After 2 weeks, FG is 1000. Racked to secondary and added 500g of lactose with water to make the total back to 18L (I took A LOT of SG readings/tastes). Left in secondary for 2 days, primed with 130g of dextrose.
Waited 4 days and then gave in to temptation. Still very cloudy, but nicely carbonated. Dry as BONES and pretty thin mouthful. Really subtle ginger, I can hardly taste it but my mum reckons it's pretty strong. Hoping the flavours will mellow together a bit with some conditioning. Worked the strength out as about 8 or 9%. Next time will probably add more lactose so it's doesn't dry my mouth out as I drink it!

Very happy to hear any suggestions. Also any explanations as to why both my fermenters have a chemical/cidery smell to them that multiple sterilising and cleaning won't get rid of?


----------



## manticle (4/9/10)

The amount of dex and raw sugar you have will add to the dryness. It's pretty hard to get sweet cider if you don't keg or want to add chemicals to your brew. The kit does contain some aspartame from memory. Next time I would drop the dex and raw sugar and get more fermentables from apple juice. Even cheap apple juice with no added preservatives will work fine - better than adding sugar and better than adding water. Use as much as you can afford - last juice based cider I did cost less than $20 a litre.

Wine yeast will also dry it out - try wyeast 4766 or sweet mead (forget the number) or even US05.

SG of 1000 is always going to be on the dry and thin side. If you want body, you can look at adding malt which makes it more of a graff (depending on how much you add).

I would suggest (not 100% sure though) that the addition of cloves is going to add to an already dry mouthfeel. I would also suggest next time adding less spice.

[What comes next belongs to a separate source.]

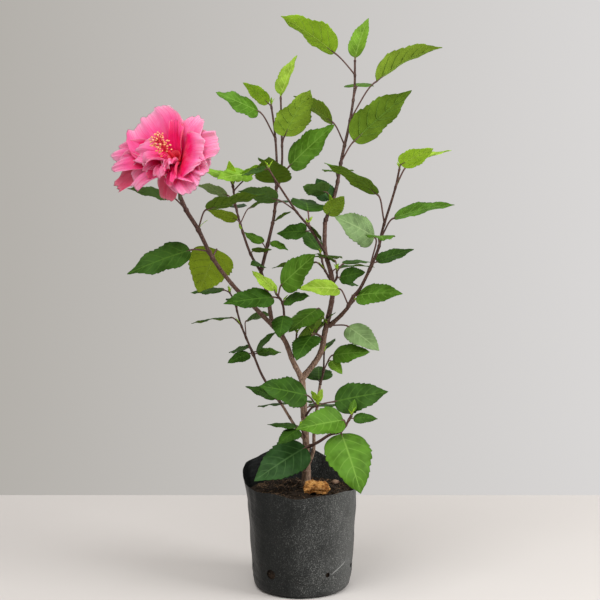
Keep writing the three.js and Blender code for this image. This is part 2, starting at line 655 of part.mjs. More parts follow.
// A petal: a fan that opens away from the flower's axis, ruffled at its edge, and of even thickness.
function petal(foot, axes, ring, index, dice) {
  const [spans, across] = BLOOM.grid;
  const shape = BLOOM.petal;
  const every = ring.every ?? 360 / ring.count;
  const turn = radians(ring.first + every * index + dice.between(shape.turnSpread));
  const length = ring.length * dice.between(shape.lengthSpread);
  const width = ring.width * dice.between(shape.widthSpread);
  const edgeTilt = ring.edge + (index % 2 ? ring.step : -ring.step) / 2 + dice.between(shape.tiltSpread);
  const phase = dice.between([0, 2 * Math.PI]);
  const out = axes.side.clone().multiplyScalar(Math.cos(turn)).addScaledVector(axes.other, Math.sin(turn));
  const sideways = axes.way.clone().cross(out);
  const point = (u, v, layer) => {
    const tilt = radians(mix(ring.foot, edgeTilt, u));
    const mean = radians(mix(ring.foot, edgeTilt, u / 2));
    const reach = length * u * (1 - shape.rounded * v * v);
    const half = (width / 2) * mix(shape.foot, 1, Math.sin((Math.PI / 2) * Math.pow(u, shape.widening)));
    const ruffle = ring.ruffle * u * u * Math.sin(shape.ruffles * v + phase);
    const wave = ruffle - shape.cupped * u * v * v + (layer * BLOOM.thick) / 2;
    const normal = axes.way.clone().multiplyScalar(Math.sin(tilt)).addScaledVector(out, -Math.cos(tilt));
    return foot
      .clone()
      .addScaledVector(axes.way, reach * Math.cos(mean))
      .addScaledVector(out, reach * Math.sin(mean))
      .addScaledVector(sideways, half * v * (1 - shape.gathered * u * v * v))
      .addScaledVector(normal, wave);
  };
  const row = across + 1;
  const sheet = (layer) =>
    [...Array((spans + 1) * row).keys()].map((k) =>
      point(Math.floor(k / row) / spans, (2 * (k % row)) / across - 1, layer),
    );
  const under = (spans + 1) * row;
  const at = (i, j) => i * row + j;
  const faces = [];
  for (let i = 0; i < spans; i++)
    for (let j = 0; j < across; j++) {
      faces.push([at(i, j), at(i + 1, j), at(i + 1, j + 1), at(i, j + 1)]);
      faces.push([under + at(i, j), under + at(i, j + 1), under + at(i + 1, j + 1), under + at(i + 1, j)]);
    }
  const rim = [];
  for (let j = 0; j < across; j++) rim.push(at(0, j));
  for (let i = 0; i < spans; i++) rim.push(at(i, across));
  for (let j = across; j > 0; j--) rim.push(at(spans, j));
  for (let i = spans; i > 0; i--) rim.push(at(i, 0));
  rim.forEach((a, k) => {
    const b = rim[(k + 1) % rim.length];
    faces.push([a, b, under + b, under + a]);
  });
  return solid([...sheet(1), ...sheet(-1)], faces);
}

function bloomSolid(seat) {
  const way = direction(BLOOM.heading, BLOOM.lift);
  const side = direction(BLOOM.heading + 90, 0);
  const axes = { way, side, other: way.clone().cross(side) };
  const dice = new Dice(BLOOM.seed);
  const { calyx, column, throat } = BLOOM;
  const base = vector(BLOOM.base);
  const onAxis = (share) => base.clone().addScaledVector(way, share);
  const neck = [seat, seat.clone().lerp(base, 0.4), seat.clone().lerp(base, 0.8), onAxis(calyx.into)];
  let made = tube(neck, [calyx.stalk, calyx.radius, calyx.radius, calyx.mouth], calyx.sides);
  const throatPlaces = throat.map(([up]) => onAxis(up));
  made = made.add(tube(throatPlaces, throat.map(([, radius]) => radius), BLOOM.throatSides));
  const headStart = column.length - column.headLength;
  const places = [column.from, headStart, headStart + column.headLength / 2, column.length];
  const radii = [column.radius, column.radius, column.head, column.end];
  made = made.add(tube(places.map(onAxis), radii, column.sides));
  for (const ring of BLOOM.rings)
    for (let i = 0; i < ring.count; i++) made = made.add(petal(base, axes, ring, i, dice));
  return made;
}

// ---- the grow bag and its filling ----

// The sum of waves round the bag, each given by its depth, how often it comes round and its phase.
const rippled = (waves, turn) =>
  waves.reduce((sum, [depth, often, phase]) => sum + depth * Math.sin(often * turn + phase), 0);

const rimHeight = (turn) => {
  const rise = Math.pow((1 + Math.cos(turn - radians(BAG.rimHighHeading))) / 2, BAG.rimSharpness);
  return BAG.rimFront + BAG.rimRise * rise + rippled(BAG.rimWaves, turn);
};

// The film's outer radius at a height, with the long waves that the filling pushes into it.
function bagRadius(turn, z) {
  const mouth = [...BAG.profile, [rimHeight(turn), BAG.mouthRadius]];
  const waves = rippled(BAG.filmWaves, turn) * Math.min(1, z / BAG.levels[0]);
  const toLeft = Math.max(0, Math.cos(turn - Math.PI));
  const flare = BAG.flare.out * toLeft * toLeft * Math.max(0, (z - BAG.flare.above) / BAG.flare.over);
  return along(mouth, z) + waves + flare;
}

const bagPoint = (turn, z, inset) => {
  const r = bagRadius(turn, z) - inset;
  return new THREE.Vector3(r * Math.cos(turn), r * Math.sin(turn), z);
};

const turns = [...Array(BAG.around).keys()].map((i) => (2 * Math.PI * i) / BAG.around);

// A ring round the bag at one height, set in from the film's outside.
const bagRing = (z, inset) => turns.map((t) => bagPoint(t, z, inset));

// A ring of the bag's foot, drawn in by a share and laid at a height.
function footRing(z, inset, share) {
  return bagRing(BAG.foot.rise, inset).map((p) => new THREE.Vector3(p.x * share, p.y * share, z));
}

function bagSolid() {
  const rings = [0, BAG.foot.rise, ...BAG.levels].map((z) => bagRing(z, 0));
  rings.push(turns.map((t) => bagPoint(t, rimHeight(t), 0)));
  rings.push(turns.map((t) => bagPoint(t, rimHeight(t), BAG.wall)));
  [...BAG.levels].reverse().forEach((z) => rings.push(bagRing(z, BAG.wall)));
  rings.push(bagRing(BAG.foot.curl, BAG.wall));
  rings.push(footRing(BAG.floor, BAG.wall, BAG.foot.inside));
  let made = skin(rings);
  for (const heading of BAG.holeHeadings) {
    const turn = radians(heading);
    const radius = heading === BAG.largeHole ? BAG.hole.large : BAG.hole.radius;
    const punch = new THREE.CylinderGeometry(radius, radius, 10 * BAG.wall, BAG.hole.sides);
    punch.rotateZ(Math.PI / 2 + turn).translate(...bagPoint(turn, BAG.hole.height, 0).toArray());
    made = made.subtract(solidOf(punch));
  }
  return made;
}

function soilHeight(x, y) {
  const away = (x - FOOT[0]) ** 2 + (y - FOOT[1]) ** 2;
  const near = Math.exp(-away / (2 * SOIL.moundSpread ** 2));
  const lumps = SOIL.lumps * (Math.sin(x / 5 + 1) * Math.cos(y / 6) + Math.sin(x / 9 + y / 7));
  return Math.min(SOIL.moundTop, SOIL.level + SOIL.mound * near + lumps * (1 - near));
}

function soilSolid() {
  const inset = BAG.wall + CLEARANCE;
  const rings = [footRing(BAG.floor + CLEARANCE, inset, SOIL.footInside)];
  BAG.levels.forEach((z) => rings.push(bagRing(z, inset)));
  const edge = bagRing(SOIL.level - SOIL.edgeDrop, inset + CLEARANCE);
  rings.push(edge);
  for (let k = SOIL.rings; k >= 1; k--) {
    const share = k / (SOIL.rings + 0.6);
    const inward = (p) => [mix(FOOT[0], p.x, share), mix(FOOT[1], p.y, share)];
    rings.push(edge.map(inward).map(([x, y]) => new THREE.Vector3(x, y, soilHeight(x, y))));
  }
  return skin(rings);
}

// A chip of coir husk: a lumpy block, flat below, that lies on the soil by the trunk.
function huskChipSolid() {
  const { at, size, facets, levels, seed } = HUSK_CHIP;
  const dice = new Dice(seed);
  const rings = levels.map(([height, spread]) =>
    [...Array(facets).keys()].map((i) => {
      const turn = (2 * Math.PI * i) / facets;
      const r = spread * dice.between([0.84, 1]) * 0.5;
      const lift = height === 0 ? 0 : dice.between([-0.07, 0.07]);
      const [x, y] = [r * size[0] * Math.cos(turn), r * size[1] * Math.sin(turn)];
      return vector(at).add(new THREE.Vector3(x, y, size[2] * (height + lift)));
    }),
  );
  return skin(rings);
}

// ---- the whole plant ----

const plant = new THREE.Group();

const joined = (solids) => solids.reduce((all, one) => all.add(one));

// The same solid made anew from its own mesh, without the record of its joins and cuts.
function settled(made) {
  const { vertProperties, triVerts, mergeFromVert, mergeToVert } = made.getMesh();
  const mesh = new wasm.Mesh({ numProp: 3, vertProperties, triVerts, mergeFromVert, mergeToVert });
  return new wasm.Manifold(mesh);
}

// The one outer body of a solid, without scraps cut off it and with pockets shut in it filled.
const largest = (made) => made.decompose().reduce((a, b) => (b.volume() > a.volume() ? b : a));

const potted = { grow_bag: bagSolid(), potting_soil: soilSolid(), husk_chip: huskChipSolid() };
plant.add(meshOf("grow_bag", potted.grow_bag, COLOURS.film, 0.55));
plant.add(meshOf("potting_soil", potted.potting_soil, COLOURS.soil, 0.95));
plant.add(meshOf("husk_chip", potted.husk_chip, COLOURS.husk, 0.9));

// The limbs, each cut back from those before it. "roomy" holds each limb with its clearance round it.
const roomy = {};
for (const [name, limb] of Object.entries(LIMBS)) {
  const spans = 2 * (limb.through.length - 1);
  const cutters = Object.values(roomy);
  const whole = limbTube(limb.through, limb.radii, limb.sides, spans);
  const made = cutters.length ? whole.subtract(joined(cutters)) : whole;
  roomy[name] = limbTube(limb.through, limb.radii, limb.sides, spans, CLEARANCE);
  plant.add(meshOf(name, made, limb.from ? COLOURS.redBark : COLOURS.bark, 0.75));
}

const bloomSeat = course(SPRAYS.flowering_spray.stem).getPoint(1);
const bloomCutter = stemTube(SPRAYS.flowering_spray, CLEARANCE);
const bloom = largest(settled(bloomSolid(bloomSeat).subtract(bloomCutter)));
plant.add(meshOf("bloom", bloom, COLOURS.petal, 0.6));

let grown = settled(joined([...Object.values(potted), bloom]));
for (const [name, spray] of Object.entries(SPRAYS)) {
  const stems = Object.keys(roomy).filter((stem) => stem !== spray.from);
  const others = joined([grown, ...stems.map((stem) => roomy[stem])]);
  const made = largest(settled(spraySolid(spray, roomy[spray.from], others).subtract(others)));
  plant.add(meshOf(name, made, COLOURS.leaf, 0.5));
  grown = settled(grown.add(made));
  roomy[name] = stemTube(spray, CLEARANCE);
}

export default plant;
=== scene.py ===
"""The looks of a young double-flowered hibiscus shrub in a film grow bag.

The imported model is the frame. Sizes are in millimetres in the row frame, as in the part's source, and
meshes are written in metres. Headings are degrees round Z from +X: 90 is the back, 270 the front.
"""

import logging
import math
from dataclasses import dataclass, field
from enum import Enum
from typing import Callable, Optional, Sequence, Union

import bpy
import numpy as np
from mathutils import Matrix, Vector


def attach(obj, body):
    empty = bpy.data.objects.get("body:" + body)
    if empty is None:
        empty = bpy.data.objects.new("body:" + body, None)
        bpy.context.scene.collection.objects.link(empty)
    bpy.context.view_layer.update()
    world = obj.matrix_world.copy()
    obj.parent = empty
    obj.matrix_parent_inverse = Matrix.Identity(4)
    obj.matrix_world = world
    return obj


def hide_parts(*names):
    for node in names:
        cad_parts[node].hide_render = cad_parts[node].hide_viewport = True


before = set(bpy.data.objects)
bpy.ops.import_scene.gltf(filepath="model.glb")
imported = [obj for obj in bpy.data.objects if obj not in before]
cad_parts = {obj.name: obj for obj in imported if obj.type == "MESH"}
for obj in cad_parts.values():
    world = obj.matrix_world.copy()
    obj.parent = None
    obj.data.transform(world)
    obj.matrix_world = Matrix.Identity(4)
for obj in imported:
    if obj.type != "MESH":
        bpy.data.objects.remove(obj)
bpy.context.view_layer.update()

log = logging.getLogger("hibiscus")

MM = 0.001
BODY = "root"
Point = tuple[float, float, float]
Colour = tuple[float, float, float]


# ---- numbers and directions ----


def mix(low: float, high: float, share: float) -> float:
    """Returns the value a share of the way from low to high."""
    return low + (high - low) * share


def direction(heading: float, lift: float) -> np.ndarray:
    """A unit vector.

    Args:
        heading: degrees round Z from +X.
        lift: degrees above the horizontal.

    Returns:
        The vector, as an array of three numbers.
    """
    h, l = math.radians(heading), math.radians(lift)
    return np.array([math.cos(l) * math.cos(h), math.cos(l) * math.sin(h), math.sin(l)])


def unit(vectors: np.ndarray) -> np.ndarray:
    """Returns the vectors, which lie along the last axis, at length one."""
    return vectors / np.maximum(np.linalg.norm(vectors, axis=-1, keepdims=True), 1e-9)


def smooth(low: float, high: float, value: np.ndarray) -> np.ndarray:
    """Returns 0 below low and 1 above high, with a soft step between them."""
    share = np.clip((value - low) / (high - low), 0, 1)
    return share * share * (3 - 2 * share)


class Dice:
    """The seeded source of numbers that the part's source uses too."""

    def __init__(self, seed: int) -> None:
        """Starts the row of numbers that belongs to a seed."""
        self.state = seed * 7919 + 17

    def between(self, low: float, high: float) -> float:
        """Returns the next number of the row, between low and high."""
        self.state = (self.state * 16807) % 2147483647
        return mix(low, high, self.state / 2147483647)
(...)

If you think the results need more spice, then add next time - easier to add than to subtract.

Finally - wait. 4 days in cider land is like a blink of an eye.


And finally, finally - hot water (80 deg+) and napisan/oxygen bleach/oxyper/PBW/sodium percarbonate, soak overnight, rinse with clean water, chlorine bleach and cold water, rinse, rinse again with boiling water, rinse with sodium metabisulphite, rinse with clean water. If the smell remains after that buy another fermenter.


----------



## Acasta (4/9/10)

hey mate i read on here its best to use bleach with cold water, as hot water neutralises it.
http://www.aussiehomebrewer.com/forum/inde...;showarticle=18
Now im confused. I used to use hot water, but after reading that on the wiki i've been using cold water.
Thanks


----------



## manticle (4/9/10)

Yes use bleach with cold water, then follow with a hot water rinse to get rid of residual chlorine.

Don't confuse oxygen bleach with chlorine bleach (and don't mix the two together)

Edited the above post for clarity.


----------



## tavas (4/9/10)

+1 to what Manticle just added. Chlorine bleach is best used in cold water (hence why you boil water to remove the chlorine taste). Chlorine is driven off by heat. Oxygen bleach is different. Website explaining some facts about oxygen bleach http://oxygenbleach.homestead.com/files/

Rinse your fermenter with hot water to remove the chlorine smell.


----------



## Lord Raja Goomba I (8/9/10)

manticle said:


> Use as much as you can afford - last juice based cider I did cost less than $20 a litre.



@manticle, did I read this right? $20 per litre! Cheaper to get organic cider from dan's if that's what it cost.


----------



## ekul (8/9/10)

probably per batch. The cheapest juice i've found has been around $1. But keep your eyes out for bargains, i've done one that was 80c a litre.  I haven't really noticed a difference between juice brands.


----------



## manticle (8/9/10)

Shit sorry -I got around 20 litres of cider for less than $20. Juice cost around $16 plus yeast and lactose (which I already had on hand).

So $1 per litre


----------



## Lord Raja Goomba I (8/9/10)

manticle said:


> Shit sorry -I got around 20 litres of cider for less than $20. Juice cost around $16 plus yeast and lactose (which I already had on hand).
> 
> So $1 per litre




Sweet thanks. I bought a cheap brigalow for $5 (I feel so dirty), and was planning to use it as a base and top it up with another 20L or so of apple juice.

Thinking of using a champagne yeast - as I remember this older dude that made this fantastic champagne cider. When he moved to Tasmania (ironic, innit?) I acquired all the bottles that weren't going to travel. Fun times were had.


----------